Casos de tribunal célebres, em Portugal, foram: o caso do Alferes Marinho da Cruz (final da década de oitenta, do século XIX); o caso Rosa Calmon (filha do cônsul brasileiro no Porto, motivou mesmo em 1901 uma grande agitação antijesuítica em Setúbal, em que foram mortos dois populares na Avenida Luísa Todi); o caso Josefa Greno, uma pintora de flores que alegadamente assassinou o seu marido (início do século XX); o caso do Tenente Aparício Rebelo dos Santos que, nas vésperas da República, assassinou a tiros de revólver Browning o psiquiatra Miguel Bombarda; e o caso do divórcio polémico (anos vinte) entre Alfredo da Cunha e Maria Adelaide Coelho da Cunha. Foram casos célebres que inflamaram a opinião pública e sobre os quais se pronunciaram sobre o aspecto mais sensível da luta entre os magistrados e os médicos: a questão da inimputabilidade criminal por razões de anomalia psíquica.
O olhar do Direito e o da Medicina Psiquiátrica continuam o projecto da transparência dos seres humanos ao inquérito de grupos sociais que os querem dominar. Os magistrados e os alienistas desenvolveram as práticas que os padres dos séculos XVII e XVIII desenvolviam nas freguesias, quando ali assentavam pé para estudarem comportamentos anormais, escrevendo depois as notas nos Livros de Devassas.
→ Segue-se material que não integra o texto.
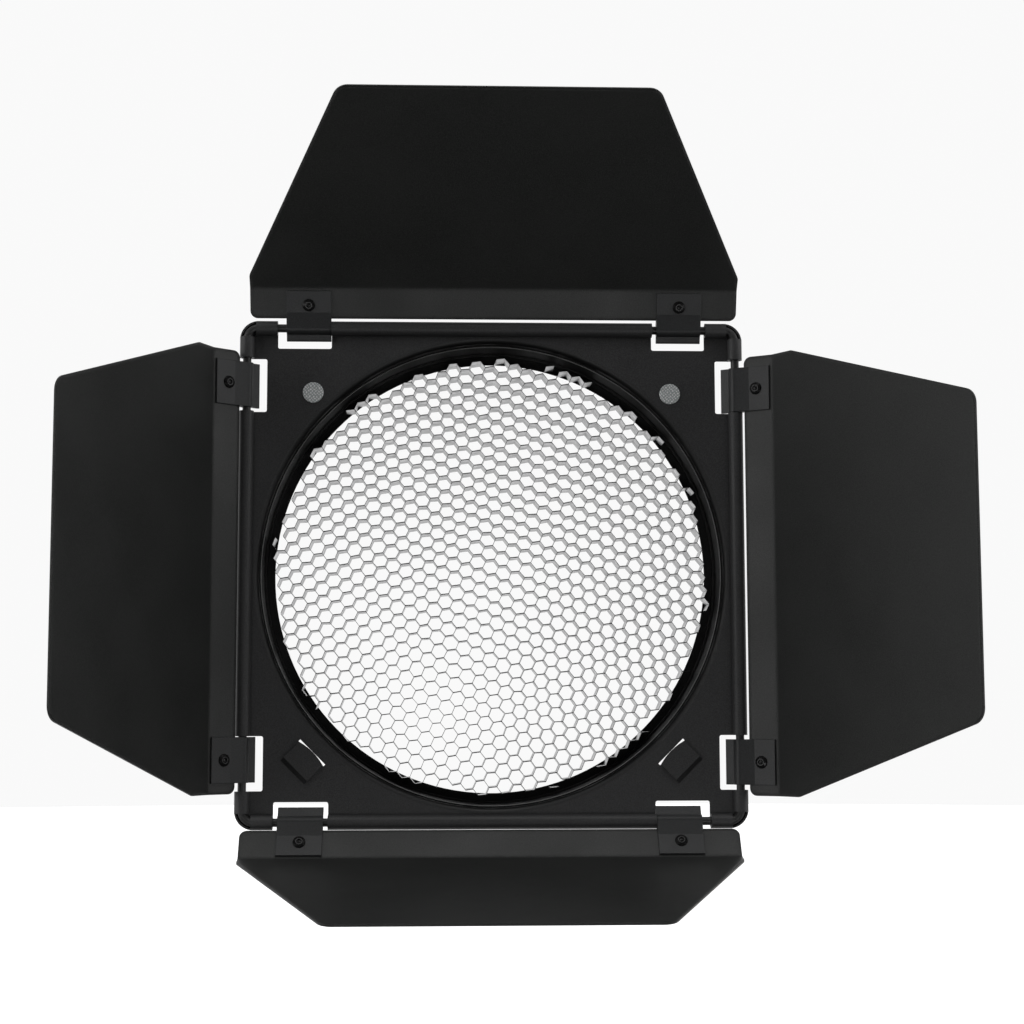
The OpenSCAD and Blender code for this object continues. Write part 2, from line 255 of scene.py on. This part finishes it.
def foil(front, back):
    """Bare rolled aluminium between two depths: front edge painted dark as painted shade, front half painted lighter
    and back half darker as painted light and shade in the cells, creases.
    """
    material, shader = new_material("grid_foil")
    tree = material.node_tree
    creases = noise_at(material, 420, 2)
    patches = noise_at(material, 160, 1)
    split = tree.nodes.new("ShaderNodeSeparateXYZ")
    tree.links.new(object_point(material), split.inputs[0])
    depth = split.outputs["Y"]
    middle = (front + back) / 2
    # painted light and shade: the cell walls' front half lighter, their back half darker
    half = ranged(material, depth, 0, 1, middle - 0.2 * MM, middle + 0.2 * MM)
    # painted shade: a dark band along the walls' front edge
    painted_edge_shade = ranged(material, depth, 0, 1, front + 0.1 * MM, front + 0.6 * MM)
    painted_lit_front = mixed(material, ranged(material, patches, 0, 1), (0.36, 0.36, 0.365), (0.48, 0.48, 0.485))
    painted_shaded_back = mixed(material, ranged(material, patches, 0, 1), (0.2, 0.2, 0.205), (0.32, 0.32, 0.325))
    painted_light_bands = mixed(material, half, painted_lit_front, painted_shaded_back)
    tree.links.new(mixed(material, painted_edge_shade, (0.015, 0.015, 0.015), painted_light_bands), shader.inputs["Base Color"])
    tree.links.new(ranged(material, creases, 0.26, 0.42), shader.inputs["Roughness"])
    tree.links.new(bumped(material, creases, 0.0001), shader.inputs["Normal"])
    shader.inputs["Metallic"].default_value = 0.95
    return material


def nickel():
    """Dull nickel plate with a crossed pattern of fine scratches."""
    material, shader = new_material("magnet_nickel")
    tree = material.node_tree
    waves = []
    for turn in (40, 130):
        place = tree.nodes.new("ShaderNodeMapping")
        place.inputs["Rotation"].default_value = (0, math.radians(turn), 0)
        tree.links.new(object_point(material), place.inputs["Vector"])
        wave = tree.nodes.new("ShaderNodeTexWave")
        wave.bands_direction = "X"
        wave.inputs["Scale"].default_value = 320
        wave.inputs["Distortion"].default_value = 4
        wave.inputs["Detail"].default_value = 2
        wave.inputs["Detail Scale"].default_value = 3
        tree.links.new(place.outputs[0], wave.inputs["Vector"])
        waves.append(wave.outputs["Fac"])
    both = tree.nodes.new("ShaderNodeMath")
    both.operation = "MULTIPLY"
    tree.links.new(waves[0], both.inputs[0])
    tree.links.new(waves[1], both.inputs[1])
    weave = both.outputs[0]
    colour = mixed(material, ranged(material, weave, 0, 1, 0.1, 0.7), (0.48, 0.51, 0.51), (1, 1, 1))
    tree.links.new(colour, shader.inputs["Base Color"])
    tree.links.new(ranged(material, weave, 0.55, 0.35, 0, 1), shader.inputs["Roughness"])
    tree.links.new(bumped(material, weave, 0.00003, 0.0002), shader.inputs["Normal"])
    shader.inputs["Metallic"].default_value = 0.8
    return material


def steel(name, colour, roughness):
    """Plated steel with a fine uneven haze."""
    material, shader = new_material(name)
    tree = material.node_tree
    haze = noise_at(material, 700, 3)
    darker = tuple(c * 0.75 for c in colour)
    tree.links.new(mixed(material, ranged(material, haze, 0, 1), darker, colour), shader.inputs["Base Color"])
    tree.links.new(ranged(material, haze, roughness, roughness + 0.15), shader.inputs["Roughness"])
    tree.links.new(bumped(material, haze, 0.00002, 0.0002), shader.inputs["Normal"])
    shader.inputs["Metallic"].default_value = 1
    return material


def paint(nodes, material):
    for name in nodes:
        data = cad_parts[name].data
        data.materials.clear()
        data.materials.append(material)


def paint_cad():
    plate = powder_coat("plate_paint", (0.021, 0.021, 0.0215), (0.048, 0.048, 0.049), 0.5)
    ring = powder_coat("ring_paint", (0.016, 0.016, 0.016), (0.036, 0.036, 0.036), 0.66, shine=0.15)
    leaf = powder_coat("leaf_paint", (0.0125, 0.013, 0.0125), (0.03, 0.031, 0.03), 0.46, round_r=0.002)
    clip = powder_coat("clip_paint", (0.014, 0.0145, 0.015), (0.032, 0.033, 0.034), 0.46, round_r=0.0004)
    wire = powder_coat("wire_paint", (0.02, 0.02, 0.02), (0.04, 0.04, 0.04), 0.38, grain=1800)
    rivet = powder_coat("rivet_black", (0.004, 0.004, 0.004), (0.01, 0.01, 0.01), 0.25, grain=1500, shine=0.2)
    knob = powder_coat("knob_black", (0.012, 0.012, 0.012), (0.03, 0.03, 0.03), 0.45, grain=1500)
    # painted shade on the drawn wall of the plate's opening
    paint_opening_shade(plate, 92.8 * MM, 94.8 * MM)
    paint(["back_plate"], plate)
    paint(["collar", "grid_ledge"], ring)
    paint(["hinge_wire"], wire)
    paint(["magnet_left", "magnet_right"], nickel())
    paint(["nut_" + c for c in CORNERS], steel("nut_zinc", (0.55, 0.56, 0.58), 0.3))
    paint(["screw_" + c for c in CORNERS], steel("screw_zinc", (0.5, 0.51, 0.53), 0.32))
    paint(["knob_" + c for c in CORNERS], knob)
    for side in SIDES:
        paint(["leaf_" + side], leaf)
        paint([f"clip_{side}_{h}" for h in HANDS], clip)
        paint([f"rivet_{side}_{h}" for h in HANDS], rivet)


# ---------------------------------------------------------------- honeycomb

CELL = 5.6 * MM
FOIL = 0.16 * MM
GRID_TURN = math.radians(7)
RIM_REACH = 0.1 * MM
RIM_RAGGED = 0.5 * MM


def lattice_shift(x, z):
    """How far the stretched foil has moved a fold from its even place."""
    slow = noise.noise_vector(Vector((x * 45, z * 45, 3.7)))
    quick = noise.noise_vector(Vector((x * 190, z * 190, 8.1)))
    return (slow.x * 0.55 + quick.x * 0.3) * MM, (slow.y * 0.55 + quick.y * 0.3) * MM


def foil_rows(radius):
    """Folded rows of foil, each a list of (x, z) points, kept where they wall a whole cell."""
    side = CELL / math.sqrt(3)
    rows = math.ceil(radius / (CELL / 2)) + 1
    columns = math.ceil(radius / (1.5 * side)) + 1
    bond = FOIL * 0.55
    out = []
    for n in range(-rows, rows):
        points = []
        for j in range(-columns, columns + 1):
            low = (n + j) % 2 == 0
            level = (n if low else n + 1) * CELL / 2
            for end in (-0.5, 0.5):
                x = (1.5 * j + end) * side
                dx, dz = lattice_shift(x, level)
                points.append((x + dx, level + dz + (bond if low else -bond)))
        out.extend(whole_walls(points, radius - side))
    return out


def whole_walls(points, reach):
    """Stretches of a row whose walls belong to a cell with its centre within reach."""
    runs = []
    run = []
    for a, b in zip(points, points[1:]):
        if walls_a_cell(a, b, reach):
            run = run + [b] if run else [a, b]
        elif run:
            runs.append(run)
            run = []
    if run:
        runs.append(run)
    return runs


def walls_a_cell(a, b, reach):
    """True if a cell on either side of the wall from a to b has its centre within reach."""
    middle = Vector(((a[0] + b[0]) / 2, (a[1] + b[1]) / 2))
    across = Vector((a[1] - b[1], b[0] - a[0])).normalized() * CELL / 2
    torn = RIM_RAGGED * noise.noise(Vector((middle.x * 300, middle.y * 300, 1.3)))
    return min((middle + across).length, (middle - across).length) < reach + torn


def strip(points, half, front, back, verts, faces):
    """Adds one folded strip of foil, with thickness, between two depths."""
    start = len(verts)
    count = len(points)
    for k, p in enumerate(points):
        before = points[max(k - 1, 0)]
        after = points[min(k + 1, count - 1)]
        a = Vector((p[0] - before[0], p[1] - before[1]))
        b = Vector((after[0] - p[0], after[1] - p[1]))
        u = (a if a.length > 0 else b).normalized()
        v = (b if b.length > 0 else a).normalized()
        across = Vector((-u.y - v.y, u.x + v.x)) / (1 + u.dot(v)) * half
        for sign in (1, -1):
            x = p[0] + sign * across.x
            z = p[1] + sign * across.y
            for depth in (front, back):
                verts.append((x, depth, z))
    for k in range(count - 1):
        i = start + 4 * k
        j = i + 4
        faces.append((i, i + 1, j + 1, j))
        faces.append((i + 2, j + 2, j + 3, i + 3))
        faces.append((i, j, j + 2, i + 2))
        faces.append((i + 1, i + 3, j + 3, j + 1))
    last = start + 4 * (count - 1)
    faces.append((start, start + 2, start + 3, start + 1))
    faces.append((last, last + 1, last + 3, last + 2))


def make_honeycomb():
    low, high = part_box("honeycomb")
    radius = (high.x - low.x) / 2 + RIM_REACH
    verts = []
    faces = []
    for points in foil_rows(radius):
        strip(points, FOIL / 2, low.y, high.y, verts, faces)
    mesh = bpy.data.meshes.new("honeycomb_foil")
    mesh.from_pydata(verts, [], faces)
    mesh.transform(Matrix.Rotation(-GRID_TURN, 4, "Y"))
    mesh.materials.append(foil(low.y, high.y))
    mesh.update()
    grid = bpy.data.objects.new("honeycomb_foil", mesh)
    bpy.context.scene.collection.objects.link(grid)
    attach(grid, "frame")
    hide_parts("honeycomb")


# ---------------------------------------------------------------- collar edge

EDGE_R = 91.7 * MM
EDGE_THICK = 0.22 * MM
EDGE_DEPTH = -16.8 * MM


def make_collar_edge():
    """Burr round the collar's front end, whose round surface catches the light; its paint is far lighter than the
    collar's, a painted highlight line.
    """
    around = 240
    across = 8
    verts = []
    faces = []
    for k in range(around):
        turn = 2 * math.pi * k / around
        for m in range(across):
            w = 2 * math.pi * m / across
            r = EDGE_R + EDGE_THICK * math.cos(w)
            verts.append((r * math.cos(turn), EDGE_DEPTH + EDGE_THICK * math.sin(w), r * math.sin(turn)))
            i, j = k * across, (k + 1) % around * across
            n = (m + 1) % across
            faces.append((i + m, i + n, j + n, j + m))
    mesh = bpy.data.meshes.new("collar_edge")
    mesh.from_pydata(verts, [], faces)
    mesh.shade_smooth()
    # painted highlight: the ring's colour is several times lighter than the collar's paint
    mesh.materials.append(powder_coat("edge_highlight_paint", (0.12, 0.12, 0.12), (0.18, 0.18, 0.18), 0.35, round_r=0, shine=0.5))
    mesh.update()
    edge = bpy.data.objects.new("collar_edge", mesh)
    bpy.context.scene.collection.objects.link(edge)
    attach(edge, "frame")


# ---------------------------------------------------------------- the scene


make_camera()
make_world()
make_lights()
make_floor()
paint_cad()
make_honeycomb()
make_collar_edge()
bpy.context.scene.view_settings.view_transform = "Standard"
A observação dos alienados, dos criminosos e das pessoas normais é a continuação da agenda inquisitorial do clero. Os clérigos, os magistrados e os médicos psiquiatras irmanam-se na aversão aos conceitos de privacidade e de liberdade. O ideal da Devassa Completa acentuou-se no séc. XIX e está para continuar. Os pareceres médico-legais do séc. XIX levantam problemas que redescobrimos há pouco tempo. Quando fazem o historial do crime e dos seus antecedentes, os psiquiatras constatam que grande parte dos crimes se faz anunciar por sinais prévios que se fossem interpretados pelas famílias, pelos vizinhos próximos e pelas autoridades, os poderiam evitar.
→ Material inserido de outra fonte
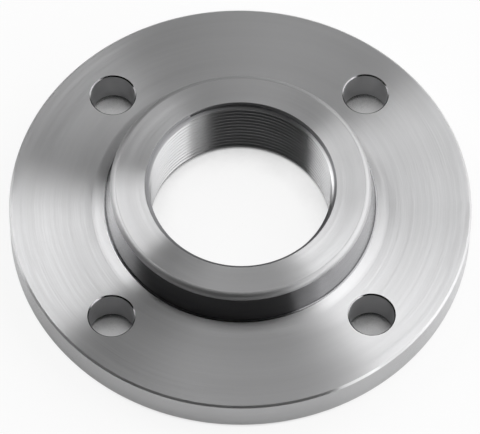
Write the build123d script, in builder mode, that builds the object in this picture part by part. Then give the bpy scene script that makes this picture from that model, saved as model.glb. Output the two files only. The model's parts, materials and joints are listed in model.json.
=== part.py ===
from build123d import *
import os

os.makedirs("parts", exist_ok=True)

# Threaded pipe flange with a hub, turned from one forging and standing on its sealing face.
# The origin is the centre of the bore on that face, and +Z runs up the bore to the hub's end.

# The disc. Its thickness runs from the sealing face to the face that the nuts bear on.
disc_diameter = 185.0
disc_thickness = 18.0
rim_chamfer = 0.8

# The raised sealing face under the disc
sealing_face_diameter = 122.0
sealing_face_height = 3.0
sealing_face_chamfer = 0.5

# The conical hub. Its length is counted from the face that the nuts bear on.
hub_foot_diameter = 108.4
hub_end_diameter = 103.2
hub_length = 15.0
hub_end_round = 2.5
hub_foot_fillet = 0.8

# The narrow land that the facing tool left round the hub's foot, sloping up to the hub
foot_land_width = 5.2
foot_land_rise = 0.25

# The 2 1/2 inch parallel pipe thread, 11 turns to the inch, with the depth that its 55 degree form gives.
# The bore is turned to the thread's crests and countersunk past its roots at both ends.
thread_major_diameter = 75.184
thread_pitch = 2.309
thread_depth_in_pitches = 0.640327
countersink_clearance = 0.6

# The bolt holes straddle the flange's centre lines.
bolt_circle_diameter = 145.0
bolt_hole_count = 4
bolt_hole_diameter = 18.0
bolt_hole_chamfer = 0.5
deburring_angle = 90.0

# Places that follow from the sizes
thread_depth = thread_depth_in_pitches * thread_pitch
bore_radius = thread_major_diameter / 2 - thread_depth
countersink_depth = thread_depth + countersink_clearance
foot_land_radius = hub_foot_diameter / 2 + foot_land_width
foot_z = disc_thickness + foot_land_rise
hub_end_z = disc_thickness + hub_length
first_hole_angle = 180 / bolt_hole_count

with BuildPart() as flange:
    # Half the section, turned about the bore's axis
    with BuildSketch(Plane.XZ) as section:
        with BuildLine():
            Polyline(
                (bore_radius, 0),
                (sealing_face_diameter / 2, 0),
                (sealing_face_diameter / 2, sealing_face_height),
                (disc_diameter / 2, sealing_face_height),
                (disc_diameter / 2, disc_thickness),
                (foot_land_radius, disc_thickness),
                (hub_foot_diameter / 2, foot_z),
                (hub_end_diameter / 2, hub_end_z),
                (bore_radius, hub_end_z),
                close=True,
            )
        make_face()
        # Countersinks at the bore's two mouths, and the rim's two broken edges
        chamfer(section.vertices().group_by(Axis.X)[0], countersink_depth)
        chamfer(section.vertices().group_by(Axis.X)[-1], rim_chamfer)
        # Outer edges of the sealing face and of the hub's end
        chamfer(section.vertices().group_by(Axis.Y)[0].sort_by(Axis.X)[-1], sealing_face_chamfer)
        fillet(section.vertices().group_by(Axis.Y)[-1].sort_by(Axis.X)[-1], hub_end_round)
        # Corner that the turning tool's nose left at the hub's foot
        fillet(section.vertices().filter_by_position(Axis.Y, foot_z, foot_z), hub_foot_fillet)
    revolve(axis=Axis.Z)

    # Bolt holes, drilled from the face that the nuts bear on and deburred on both sides
    back_face = Plane.XY.offset(disc_thickness)
    front_face = Plane.XY.offset(sealing_face_height).rotated((180, 0, 0))
    for side in (back_face, front_face):
        with Locations(side.location):
            with PolarLocations(bolt_circle_diameter / 2, bolt_hole_count, start_angle=first_hole_angle):
                CounterSinkHole(
                    radius=bolt_hole_diameter / 2,
                    counter_sink_radius=bolt_hole_diameter / 2 + bolt_hole_chamfer,
                    counter_sink_angle=deburring_angle,
                )

flange.part.label = "flange"
export_step(flange.part, "parts/flange.step")
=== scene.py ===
import json
import math

import bpy
import numpy as np
from mathutils import Matrix, Vector


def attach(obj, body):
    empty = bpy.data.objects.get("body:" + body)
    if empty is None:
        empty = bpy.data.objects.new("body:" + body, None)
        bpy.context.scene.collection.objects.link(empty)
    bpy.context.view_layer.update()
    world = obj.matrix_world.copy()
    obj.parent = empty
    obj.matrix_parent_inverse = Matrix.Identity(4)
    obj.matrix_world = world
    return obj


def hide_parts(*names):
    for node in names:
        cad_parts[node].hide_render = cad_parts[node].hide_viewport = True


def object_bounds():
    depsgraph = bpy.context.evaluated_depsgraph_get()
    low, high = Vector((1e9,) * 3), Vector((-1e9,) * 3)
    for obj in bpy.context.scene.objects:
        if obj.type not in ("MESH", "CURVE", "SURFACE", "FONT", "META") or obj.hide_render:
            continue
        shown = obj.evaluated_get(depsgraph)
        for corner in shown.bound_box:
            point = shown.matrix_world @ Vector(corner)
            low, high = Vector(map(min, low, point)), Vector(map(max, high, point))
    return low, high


bl_info = {
    "name": "Threaded Pipe Flange",
    "version": (1, 0, 0),
    "blender": (4, 5, 0),
    "location": "3D View > Sidebar > Flange",
    "description": "A turned and threaded steel pipe flange, and the stage that it is photographed on",
    "category": "Object",
}

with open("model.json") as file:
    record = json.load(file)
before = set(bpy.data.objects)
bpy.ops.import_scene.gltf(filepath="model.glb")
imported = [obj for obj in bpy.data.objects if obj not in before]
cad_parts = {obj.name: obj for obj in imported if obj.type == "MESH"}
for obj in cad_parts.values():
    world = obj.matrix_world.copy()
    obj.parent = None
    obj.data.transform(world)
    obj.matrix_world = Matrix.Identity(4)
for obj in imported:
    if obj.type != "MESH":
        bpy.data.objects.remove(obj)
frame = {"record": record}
cad_low, cad_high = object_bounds()
mounts = {mount["name"]: mount for mount in frame["record"]["mounts"]}

MM = 0.001
FULL_TURN = 2 * math.pi

# Grid cells round the bore's axis
CELLS_ROUND = 360
# Grid cells on the straight sides of a bolt hole's sector, and from the sector's edge in to the hole
CELLS_ALONG_SIDE = 10
CELLS_TO_HOLE = 7
# How much the cells crowd towards the hole, where 1 leaves them even
CELL_CROWDING = 1.5
# Grid cells on a rounded corner of the section, and on an arc of the thread's form
CELLS_ON_CORNER = 8
CELLS_ON_THREAD_ARC = 4

# Points that round to the same multiple of this length, in metres, are one vertex
WELD = 1.234e-7

# The 55 degree thread form, in pitches: its depth, and the radius of the arcs on its crests and roots
THREAD_DEPTH = 0.640327
THREAD_ARC_RADIUS = 0.137329
# How far each arc turns to both sides before a straight flank follows, in degrees
THREAD_ARC_TURN = 62.5

# The map that runs across the tool's lay in U and along it in V
LAY_MAP = "OFBake"
# How far the rings' place in their noise drifts over the flange, in ring widths
RING_DRIFT = 3.0
# The width of the sealing face's rings as a share of the other faces'
SEALING_RINGS = 0.4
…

Mas um dos problemas mais fascinantes que atravessam todos os casos de avaliação psiquiátrica da responsabilidade criminal é o da simulação da loucura para evitar as penas. E perde-se muito por não existir quem, nas áreas da Medicina e do Direito, se sente para reflectir e nos oferecer essas reflexões sobre a matéria. Até porque os advogados penalistas se tornam cada vez mais hábeis em explorar aspectos clínicos para defender causas de Direito.